In this case, the involution {S:B, Z:A}, would suggest that S --> Z would have more options than S --> A, but optimal policies will take S --> A more often than S --> Z.
(The theorem effectively says “no cycles” by conditioning on the policy being S --> Z or S --> A, in which case the S --> Z --> S --> S --> … possibility is not actually possible, and the involution doesn’t actually go through.)
EDIT: I’ve changed to say that the actions lead to disjoint parts of the state space.
My take on it has been, the theorem’s bottleneck assumption implies that you can’t reach S again after taking action a1 or a2, which rules out cycles.
Yeah actually that works too
Probably not an important point, but I don’t see why we can’t use the identity isomorphism (over the part of the state space that a1 leads to).

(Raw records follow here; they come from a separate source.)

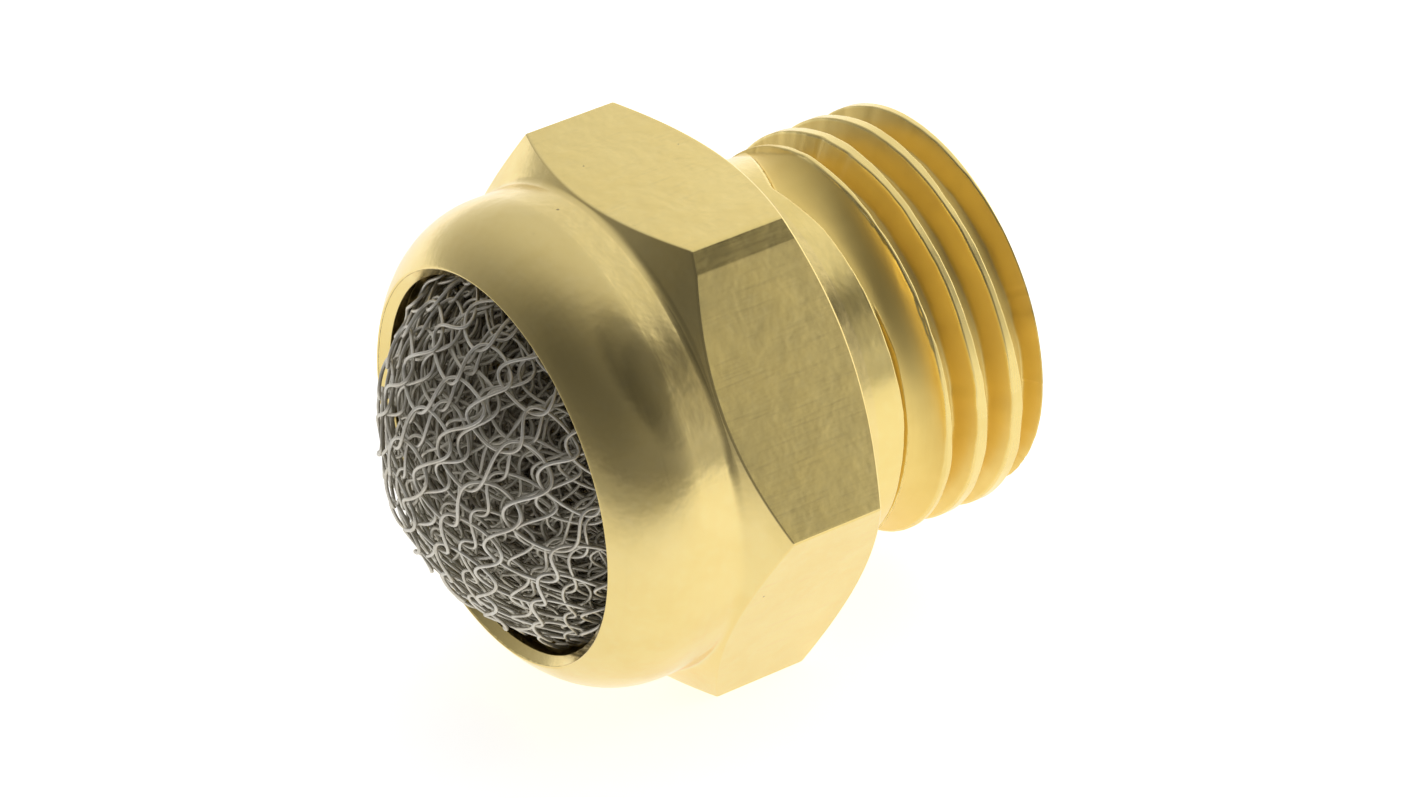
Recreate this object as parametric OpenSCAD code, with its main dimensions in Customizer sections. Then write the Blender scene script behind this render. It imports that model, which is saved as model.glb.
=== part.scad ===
// Pneumatic exhaust silencer: a hexagon-bar brass body, turned in one piece
// with its pipe thread and its rolled collar, that holds a domed plug of
// knitted stainless-steel wire.
//
// Frame: +Y runs along the thread axis, out of the threaded end. +Z is up,
// the normal of the hexagon flat opposite the one the silencer lies on. The
// origin is on the thread axis, in the plane of the ring-shaped sealing face
// behind the hexagon. Lengths are in millimetres.

/* [Thread] */
// Diameter over the crests of the parallel pipe thread
thread_d = 13.157; // [12.9:0.001:13.4]
// Distance from one crest to the next
pitch = 1.337; // [1.25:0.001:1.4]
// Width of the flat left on each crest
crest_w = 0.25; // [0.15:0.01:0.3]
// Included angle between the two flanks of a groove
flank_a = 55; // [50:1:60]
// Depth of a groove from crest to root
groove_depth = 0.856; // [0.6:0.001:0.9]
// Length of the shank from the sealing face to its tip
shank_l = 7.5; // [6.8:0.1:8.5]
// Diameter of the smooth neck between the sealing face and the first crest
neck_d = 12.6; // [12.2:0.05:12.8]
// Length of the smooth neck
neck_l = 2.02; // [1.6:0.01:2.6]
// Diameter of the tip face, inside the lead chamfer
tip_d = 11.8; // [11.2:0.1:12.2]

/* [Hexagon] */
// Width across the flats of the spanner hexagon
hex_af = 16; // [15.9:0.05:17]
// Distance from the sealing face to the front end of the hexagon's corners
hex_front = 4.2; // [3.8:0.1:4.6]
// Diameter of the sealing face
seat_d = 15; // [14.4:0.1:15.4]
// Angle of the rear corner chamfer, measured from the sealing face
rear_chamfer_a = 30; // [20:1:40]
// Angle of the front corner chamfer, measured from the sealing face
front_chamfer_a = 36; // [30:1:42]

/* [Collar] */
// Greatest diameter of the rounded collar
collar_d = 15.8; // [15.4:0.05:15.85]
// Radius of the arc that rounds the collar towards its lip
collar_arc = 3.25; // [3:0.05:3.5]
// Distance from the sealing face to the start of that arc
collar_y = 6.38; // [6.2:0.02:6.5]
// Diameter of the groove between the hexagon and the collar
groove_d = 15.5; // [15:0.05:15.6]
// Diameter of the crest line of the rolled lip
lip_d = 12.93; // [12.8:0.01:13.1]
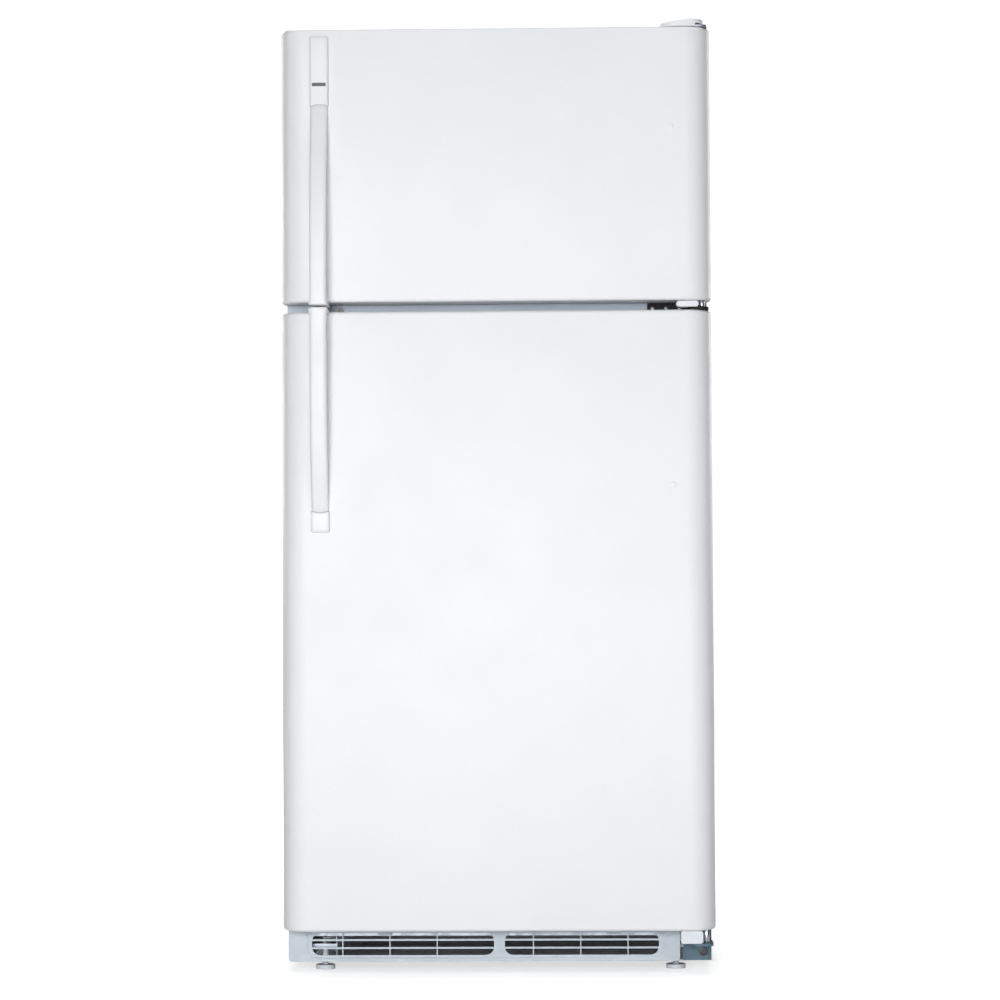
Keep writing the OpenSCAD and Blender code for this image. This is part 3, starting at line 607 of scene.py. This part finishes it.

This particular argument is not talking about farsightedness—when we talk about having more options, each option is talking about the entire journey and exact timesteps, rather than just the destination. Since all the “journeys” starting with the S --> Z action go to Z first, and all the “journeys” starting with the S --> A action go to A first, the isomorphism has to map A to Z and vice versa, so that ϕ(T(S,a1))=T(S,a2).
(What assumption does this correspond to in the theorem? In the theorem, the involution has to map Fa to a subset of Fa′; every possibility in Fa1 starts with A, and every possibility in Fa2 starts with Z, so you need to map A to Z.)
I don’t understand what you mean. Nothing contradicts the claim, if the claim is made properly, because the claim is a theorem and always holds when its preconditions do. (EDIT: I think you meant Rohin’s claim in the summary?)
I’d say that we can just remove the quoted portion and just explain “a1 and a2 lead to disjoint sets of future options”, which automatically rules out the self-loop case. (But maybe this is what you meant, ofer?)
I was referring to the claim being made in Rohin’s summary. (I no longer see counter examples after adding the assumption that “a1 and a2 lead to disjoint sets of future options”.)